I was
introduced to Appalachian Apple Stack Cake when Sharon was compiling her family
cook book.
Stack cakes
are rooted in mountain culture, loved by the early settlers. Perhaps having origins in European tortes, both
Kentucky and Tennessee now lay claim to be the source of the first stack cakes. However, they could not have been common
until the mid-19th century when wheat flour became widely available.
The
cake is somewhat of an enigma. It is
relatively expensive to make and is very time-intensive: hardly consistent with
the economically-deprived area of Appalachia where life could undoubtedly be
very hard. Not surprisingly, stack cakes were usually reserved for special occasions:
weddings, Thanksgiving and Christmas. Their
use as a wedding cake has an interesting twist: friends and family supposedly
brought a layer each for the cake and the bride's family then spread the apple
filling on the layers as they arrived. Some are skeptical about this traditional
story as a stack cake should ideally sit and “cure” for at least two days. The
moisture from the apples then softens the layers, making the cake even more
delicious.
Some
of the ingredients are critical: sorghum molasses in the cake mixture and
spices (cinnamon, ginger and nutmeg) in the apple filling. Sorghum molasses were prepared each year.

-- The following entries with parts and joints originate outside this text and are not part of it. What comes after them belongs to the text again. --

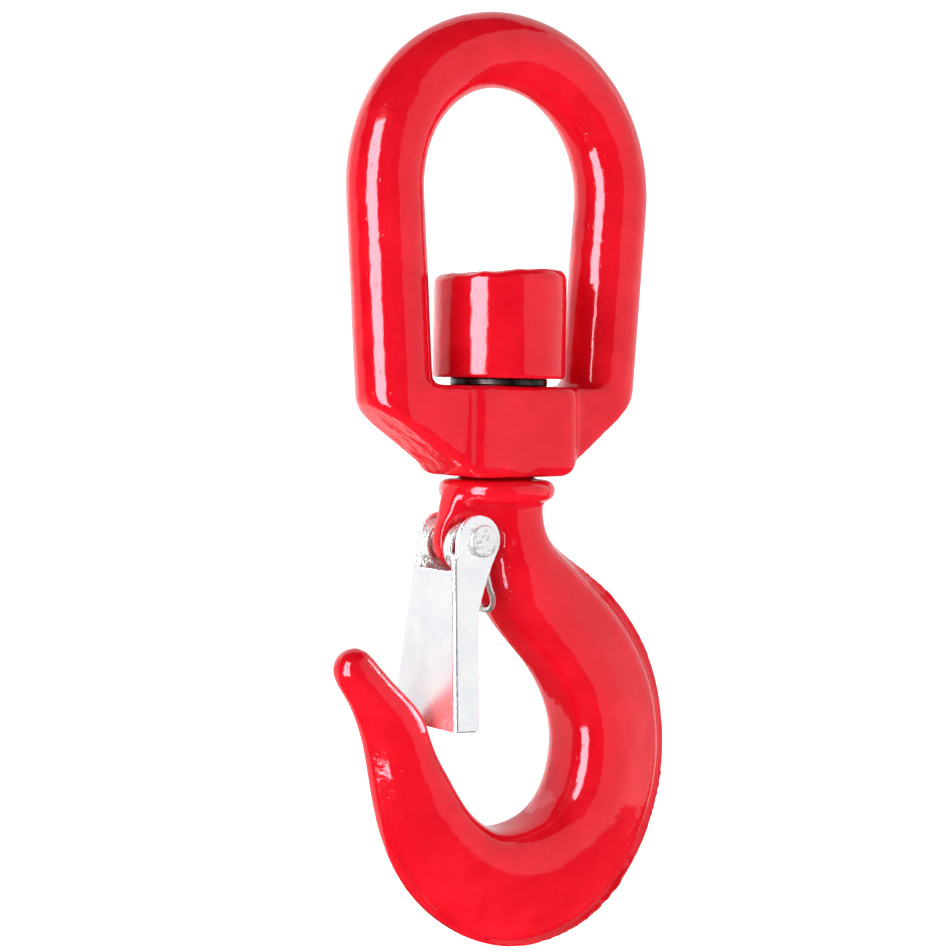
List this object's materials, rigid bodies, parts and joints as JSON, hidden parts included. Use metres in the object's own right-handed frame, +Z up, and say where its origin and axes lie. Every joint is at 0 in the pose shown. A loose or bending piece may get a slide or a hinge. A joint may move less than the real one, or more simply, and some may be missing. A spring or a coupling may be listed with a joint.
{
  "type": "swivel hook",
  "caption": "Forged rigging hook with a sprung safety latch, turning freely under an oval bail on a nutted shank.",
  "frame": {"origin": "lowest point of the inside of the bail's crown, where the part hangs", "axes": "+Z up along the swivel axis; +X in the plane of bail and hook, towards the back of the hook, so the point is at -X; +Y across the hook"},
  "size_m": [0.1035, 0.0342, 0.2413],
  "materials": {
    "red_enamel": "glossy red enamel over forged steel",
    "dark_washer_steel": "dark oiled steel",
    "zinc_sheet": "bright zinc-plated sheet steel",
    "zinc_rivet": "bright zinc-plated rivet, hammered end",
    "spring_wire": "bright plated spring wire"
  },
  "bodies": {
    "bail": {"bail": "red_enamel", "thrust_washer": "dark_washer_steel"},
    "hook": {"hook": "red_enamel", "swivel_nut": "red_enamel", "nut_lock_pin": "red_enamel", "latch_spring": "spring_wire"},
    "latch": {"safety_latch": "zinc_sheet", "latch_rivet": "zinc_rivet"}
  },
  "joints": [
    {"name": "swivel", "type": "hinge", "parent": "bail", "child": "hook", "pos_m": [0, 0, -0.0881], "axis": [0, 0, 1], "continuous": true},
    {"name": "latch_hinge", "type": "hinge", "parent": "hook", "child": "latch", "pos_m": [-0.011, 0, -0.1156], "axis": [0, -1, 0], "range_deg": [0, 40], "stiffness_Nm_per_rad": 0.1, "springref_deg": -40, "deforming": ["latch_spring"]}
  ]
}
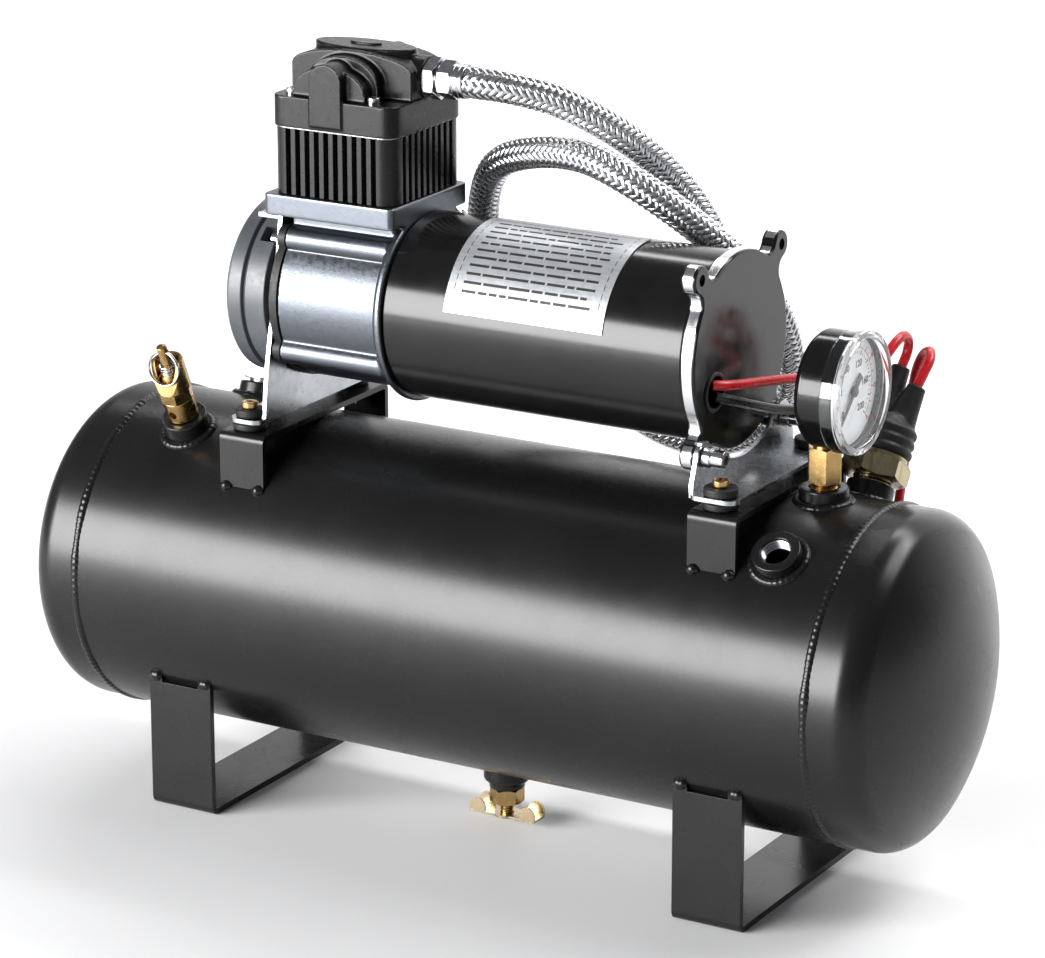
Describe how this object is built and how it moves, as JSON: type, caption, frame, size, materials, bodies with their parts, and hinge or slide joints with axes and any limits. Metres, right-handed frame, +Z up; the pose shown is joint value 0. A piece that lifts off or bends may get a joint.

The cane was crushed and pressed to release
the juice, which was then cooked until it reduced to a dark, sweet, syrup. Traditionally,
the cake layers would be baked individually in a cast-iron skillet over a
cooking fire, stacking and filling as you go.
Carefully
dried, sulfur-free apples are essential for the filling and most recipes spurn
the use of apple sauce as a substitute. Pieces
of apples were threaded onto strings and hung in the rafters or strewn onto
quilts spread out under the autumn sky. Properly-dried apples are sweet,
pliant, and flavorful. To make the stack-cake filling, the dried apples are
gently cooked until they collapse into a thick stew.
The
recipes inevitably have local variations and the final cake can vary
significantly. Some cakes look
undoubtedly “cake-like” whereas others look like a stack of relatively stiff
cookie-like layers. Either way, to
accommodate the typical eight layers (and as many as twelve), each needed to be
pressed very flat.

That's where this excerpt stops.